__Task description__
Only the lines starting at the one with "before = set(bpy.data.objects)" and ending at the one with "obj.data.transform(world)" should be copied, exactly and with both ends kept.

__Data lines__
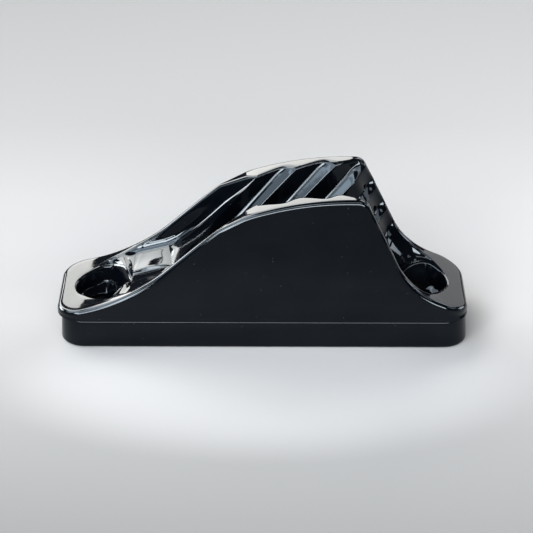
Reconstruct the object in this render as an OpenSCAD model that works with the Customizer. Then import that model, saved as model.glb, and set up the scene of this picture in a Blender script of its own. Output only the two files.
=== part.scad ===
// Open-top ribbed rope cleat: a moulded jaw body on a matching base pad.
// +X points from the long ramp to the steep end, +Z points away from the deck,
// and the origin is on the deck under the middle of the cleat.

/* [Body] */
// Length of the cleat from end to end
body_len = 66; // [60:0.5:72]
// Width of the jaw body where it meets the pad
body_w = 17.1; // [16:0.1:18]
// Height of the crest above the deck
crest_z = 26.2; // [25:0.1:27]
// Radius of the four corners in plan
corner_r = 4; // [3:0.5:5]
// Inward lean of the outer side walls in degrees
side_draft = 1.7; // [0:0.1:2]

/* [Base pad] */
// Thickness of the base pad
pad_t = 4.7; // [4:0.1:5]
// Width of the base pad at the deck
pad_w = 17.7; // [17.4:0.1:18.5]
// How much narrower each pad side is at the top than at the deck
pad_taper = 0.25; // [0.1:0.05:0.4]
// How far the body stands past the pad at the ramp end
ramp_overhang = 0.45; // [0:0.05:0.8]

/* [Rope channel] */
// Height of the channel floor above the deck
floor_z = 9.5; // [9:0.1:10.5]
// Half width of the channel floor
floor_half = 0.7; // [0.5:0.1:1]
// Lean of each jaw face from the vertical in degrees
jaw_lean = 14.5; // [12:0.5:16]
// Fall of the channel floor towards the ramp end in degrees
ramp_fall = 15; // [12:1:18]

/* [Ridges] */
// Number of flutes cut in each jaw face
flutes = 7; // [5:1:7]
// Distance between flutes along the cleat
flute_pitch = 5.7; // [5.5:0.1:6]
// Radius of one flute
flute_r = 2.1; // [2:0.1:2.4]
// Depth of one flute below the ridge crests
flute_depth = 1.1; // [0.8:0.1:1.2]
// Lean of the ridges from the vertical, towards the steep end, in degrees
ridge_lean = 43; // [40:1:46]

/* [Screw holes] */
// Distance between the two screw holes
hole_pitch = 52; // [51:0.5:52.5]
// Radius of the hole for a 5 mm screw
hole_r = 2.65; // [2.55:0.05:2.75]
// Radius of the well that clears the screw head
well_r = 4.4; // [4.2:0.1:4.6]
// Height of the floor of the well at the hole's edge above the deck
sink_z = 3.15; // [2.8:0.05:3.4]
// Radius of the bosses that plug into the pad
boss_r = 5.2; // [5.1:0.1:5.4]

/* [Hidden] */
$fn = 64;

half_len = body_len / 2;
hole_x = hole_pitch / 2;
over = 30;                 // how far a cutter runs past the solid
seat_slope = 20;           // fall of the well's floor towards the hole in degrees
sink_top = sink_z + (well_r - hole_r) * tan(seat_slope);
socket_gap = 0.1;          // clearance between a boss and its socket
core_ends = [-12, 17];     // ends of the core pockets under the jaws
core_in = 2.4;
core_out = 6.2;
core_top = 8.6;
tongue_h = 2.5;            // locating tongues that stand in the core pockets
tongue_gap = 0.15;
ramp_angle = 42;           // slope of the straight stretch of the ramp
ramp_mid = [-12, 16.6];    // a point on it
steep_angle = 65;          // slope of the steep end
steep_mid = [20, 17.7];    // a point on it
scoop_floor = 7;           // the scoops at both ends level out at this height
rim = 1.5;                 // thinnest wall that a scoop leaves at its side
skin = 0.01;               // thickness of a slice that only carries an outline
arc_step = 4;              // degrees of one facet of a round stretch

// Side outline of the body: each corner is [x, z, radius of its round].
outline = [
    [-half_len, pad_t, 0],
    [-half_len, 5.83, 1],
    [-21.87, 7.72, 30],
    [-5.08, 22.83, 22],
    [6.96, crest_z, 48],
    [16.05, crest_z, 2],
    [23.58, 10, 13],
    [half_len, 6.04, 1],
    [half_len, pad_t, 0]
];

function heading(a, b) = atan2(b[1] - a[1], b[0] - a[0]);
function wrapped(a) = a > 180 ? a - 360 : a < -180 ? a + 360 : a;

// The points of one rounded corner b between its neighbours a and c.
function rounded(a, b, c) =
    let (
        turn = wrapped(heading(b, c) - heading(a, b)),
        from = heading(a, b),
        back = b[2] * tan(abs(turn) / 2),
        side = turn > 0 ? 90 : -90,
        start = [b[0] - back * cos(from), b[1] - back * sin(from)],
        centre = start + b[2] * [cos(from + side), sin(from + side)],
        steps = max(1, ceil(abs(turn) / arc_step))
    )
    b[2] == 0 ? [[b[0], b[1]]]
    : [for (i = [0 : steps])
        centre - b[2] * [cos(from + side + turn * i / steps),
                         sin(from + side + turn * i / steps)]];

function side_points(v) = [
    for (i = [0 : len(v) - 1])
        each rounded(v[(i + len(v) - 1) % len(v)], v[i], v[(i + 1) % len(v)])
];

module footprint(length, width, height) {
    // Rounded rectangle in plan, standing on z = 0.
    linear_extrude(height)
        union() {
            square([length - 2 * corner_r, width], center = true);
            square([length, width - 2 * corner_r], center = true);
            for (x = [-1, 1], y = [-1, 1])
                translate([x * (length / 2 - corner_r), y * (width / 2 - corner_r)])
                    circle(corner_r);
        }
}

module side_profile() {
    // The side outline drawn across the full width.
    rotate([90, 0, 0])
        linear_extrude(2 * body_w, center = true)
            polygon(side_points(outline));
}

module draft_cutters() {
    // Wedges that lean both outer side walls inwards above the pad.
    for (s = [-1, 1])
        translate([0, s * body_w / 2, pad_t])
            rotate([s * side_draft, 0, 0])
                translate([-2 * over, s > 0 ? 0 : -over, 0])
                    cube([4 * over, over, over]);
}

module channel_section(length) {
    // Cross-section of the rope channel, run along +X from x = 0.
    top = over * tan(jaw_lean);
    rotate([90, 0, 90])
        linear_extrude(length)
            polygon([[-floor_half, 0], [floor_half, 0],
                     [floor_half + top, over], [-floor_half - top, over]]);
}

module rope_channel() {
    // Level through the jaws, then falling to the well at the ramp end.
    fall_start = -14;
    translate([fall_start, 0, floor_z])
        channel_section(over + half_len);
    translate([fall_start, 0, floor_z])
        rotate([0, -ramp_fall, 0])
            translate([-11, 0, 0])
                channel_section(13);
}

module scoop(mid, angle, radius, depth, from, length) {
    // A round trough along a slope, its bottom at depth below the slope's surface.
    intersection() {
        translate([mid[0], 0, mid[1]])
            rotate([0, -angle, 0])
                translate([from, 0, radius - depth])
                    rotate([0, 90, 0])
                        cylinder(r = radius, h = length);
        translate([-body_len, rim - body_w / 2, scoop_floor])
            cube([2 * body_len, body_w - 2 * rim, 2 * over]);
    }
}

module jaw_flutes() {
    // Diagonal flutes of the far jaw face, kept out of the floor and the other jaw.
    intersection() {
        translate([-half_len, 0, floor_z + 0.6])
            cube([body_len, body_w / 2, over]);
        union() {
            for (i = [0 : flutes - 1])
                translate([-12.6 + i * flute_pitch, floor_half, floor_z])
                    rotate([-jaw_lean, 0, 0])
                        rotate([0, ridge_lean, 0])
                            translate([0, flute_depth - flute_r, 0])
                                cylinder(r = flute_r, h = over);
        }
    }
}

module screw_hole(x) {
    // Through hole, and the open well over it with its sloping floor.
    translate([x, 0, -1])
        cylinder(r = hole_r, h = over);
    translate([x, 0, sink_z])
        cylinder(r1 = hole_r, r2 = well_r, h = sink_top - sink_z);
    translate([x, 0, sink_top])
        cylinder(r = well_r, h = over);
}

module core_pockets(gap, height) {
    // Pair of long pockets under the jaws, or the tongues that fit them.
    for (s = [-1, 1])
        translate([core_ends[0] + gap,
                   s > 0 ? core_in + gap : -core_out + gap,
                   pad_t])
            cube([core_ends[1] - core_ends[0] - 2 * gap,
                  core_out - core_in - 2 * gap,
                  height]);
}

module jaw_body() {
    color("#1c2026")
        difference() {
            union() {
                intersection() {
                    side_profile();
                    translate([0, 0, pad_t])
                        footprint(body_len, body_w, over);
                }
                for (s = [-1, 1])
                    translate([s * hole_x, 0, 0])
                        cylinder(r = boss_r, h = pad_t + 0.2);
            }
            draft_cutters();
            rope_channel();
            scoop(ramp_mid, ramp_angle, 10, 3, -17, 34);
            scoop(steep_mid, -steep_angle, 8, 3, -12, 24);
            jaw_flutes();
            mirror([0, 1, 0])
                jaw_flutes();
            screw_hole(-hole_x);
            screw_hole(hole_x);
            translate([0, 0, -0.01])
                core_pockets(0, core_top - pad_t);
        }
}

module base_pad() {
    pad_len = body_len - ramp_overhang;
    color("#20242a")
        union() {
            difference() {
                translate([ramp_overhang / 2, 0, 0])
                    hull() {
                        footprint(pad_len, pad_w, skin);
                        translate([0, 0, pad_t - skin])
                            footprint(pad_len - 2 * pad_taper,
                                      pad_w - 2 * pad_taper,
                                      skin);
                    }
                for (s = [-1, 1])
                    translate([s * hole_x, 0, -1])
                        cylinder(r = boss_r + socket_gap, h = pad_t + 2);
            }
            core_pockets(tongue_gap, tongue_h);
        }
}

jaw_body();
base_pad();
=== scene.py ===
"""Ribbed rope cleat: a glossy moulded jaw body on a matching base pad.

Sizes are in millimetres in the classes below and turn into metres when a mesh is made. +X points
from the long ramp to the steep end, +Z away from the deck, and the far jaw is the one at +Y.
"""

import logging
import math
from dataclasses import dataclass, field
from enum import Enum
from typing import ClassVar

import bmesh
import bpy
import numpy as np
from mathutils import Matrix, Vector


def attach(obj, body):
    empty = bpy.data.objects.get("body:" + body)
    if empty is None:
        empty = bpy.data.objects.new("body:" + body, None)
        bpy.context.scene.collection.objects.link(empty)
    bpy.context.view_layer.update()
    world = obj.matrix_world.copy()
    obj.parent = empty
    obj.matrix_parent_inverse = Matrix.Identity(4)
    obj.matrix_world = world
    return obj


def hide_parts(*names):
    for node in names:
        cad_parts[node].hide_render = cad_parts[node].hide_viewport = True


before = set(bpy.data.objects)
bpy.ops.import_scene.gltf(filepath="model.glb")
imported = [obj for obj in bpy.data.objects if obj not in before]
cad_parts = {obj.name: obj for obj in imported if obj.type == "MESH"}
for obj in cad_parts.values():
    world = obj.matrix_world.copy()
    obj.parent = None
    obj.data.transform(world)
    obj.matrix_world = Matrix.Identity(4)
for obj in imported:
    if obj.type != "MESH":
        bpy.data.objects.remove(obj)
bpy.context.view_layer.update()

MM = 0.001
# Places in rising order, each with its value.
Keys = tuple[tuple[float, float], ...]
ALL_WAYS = Vector((1, 1, 1))
WELD = 0.0003
MIRROR_WELD = 0.01
# Where the camera and the lights are aimed, in metres.
TARGET = (0, 0, 0.012)
log = logging.getLogger("rope_cleat")


class Piece(Enum):
    """The pieces of the cleat, named as their nodes."""

    JAW_BODY = "jaw_body"
    BASE_PAD = "base_pad"


class SlabEdges(Enum):
    """Edges of a slab, by the heights of their lower and upper ends as shares of the slab's."""

    UPRIGHT = (0.0, 1.0)
    TOP = (1.0, 1.0)
    BOTTOM = (0.0, 0.0)


def smooth_step(low: float, high: float, value: np.ndarray) -> np.ndarray:
    """Rises from 0 at low to 1 at high with level ends.

    Args:
        low: Value where the rise starts.
        high: Value where it ends.
        value: Values to look up.

    Returns:
        The share of the rise at each value.
    """
    share = np.clip((np.asarray(value, float) - low) / (high - low), 0, 1)
    return share * share * (3 - 2 * share)


def mix(first: np.ndarray, second: np.ndarray, share: np.ndarray) -> np.ndarray:
    """Goes from the first value to the second as share goes from 0 to 1."""
    return first + (second - first) * share


def points(x: np.ndarray, y: np.ndarray, z: np.ndarray) -> np.ndarray:
    """Joins coordinates, or single numbers, into an array of points."""
    return np.stack(np.broadcast_arrays(np.asarray(x, float), y, z), axis=-1)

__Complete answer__
before = set(bpy.data.objects)
bpy.ops.import_scene.gltf(filepath="model.glb")
imported = [obj for obj in bpy.data.objects if obj not in before]
cad_parts = {obj.name: obj for obj in imported if obj.type == "MESH"}
for obj in cad_parts.values():
    world = obj.matrix_world.copy()
    obj.parent = None
    obj.data.transform(world)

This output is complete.